I have a rather easy question to pose.
I am creating a forest gap dynamics simulator and I have to include a ‘way’ of doing iterations lets say 40-50 (i.e the same ‘’randomised per iteration’’ model running for 40 times). I think that this could be done by using different time steps but as I have already 2 time steps in my model (monthly and annual) I don’t want increase the complexity.
I would appreciate any ideas.
Regards
Nikos

Forums: 

There are several ways of doing iterative calculations in Simile. In the current version, you can have an array variable or submodel in which the values for each instance are derived from those of the last instance, with some boundary condition for the first. This requires a circular chain of influences, which Simile would normally detect as a problem, so you have to mark one of them as not requiring its source to be evaluated before it can be used as a parameter.

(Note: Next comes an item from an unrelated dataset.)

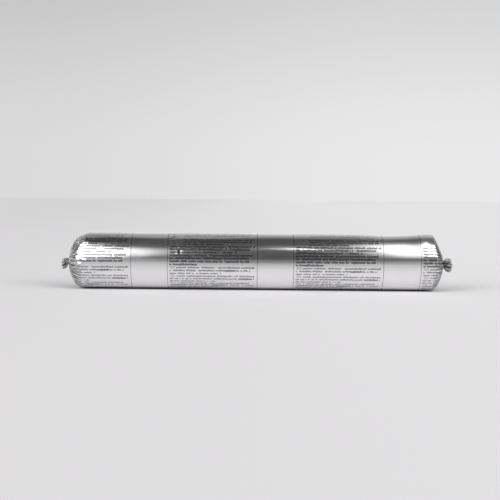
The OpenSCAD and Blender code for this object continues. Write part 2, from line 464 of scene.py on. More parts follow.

You can define functions in Tcl and c++ to be included in the model's equations. These functions can of course incorporate iterative algorithms (though they cannot maintain their state from one invocation to the next).

As you suggest, you can define a shorter time step for a submodel in which a process occurs, and make sure that nothing changes on this time step once the iterative process is complete.

As if these weren't enough, the forthcoming version 4 will also allow an explicit iterative submodel, defined by a new 'alarm clock' component. In this case the submodel's contents are evaluated repeatedly till the alarm clock condition is met, each time step.

Please ask if you'd like more help with any of these methods.

--Jasper

I may be off the mark here but, if your model is not too big and you just want to run the same model 40 times with different (randomised) intial parameterisation, would could wrap your main model in a multiple-instance submodel (40 instances). The intitial values for each instance could include a random element.

You can calculate descriptive statistics on the desktop.

Jonathan.

Jaspert, Jonathan

Thank both of you

I ‘ll try both ideas (although not quite sure about how to apply jaspert’s) and let you know.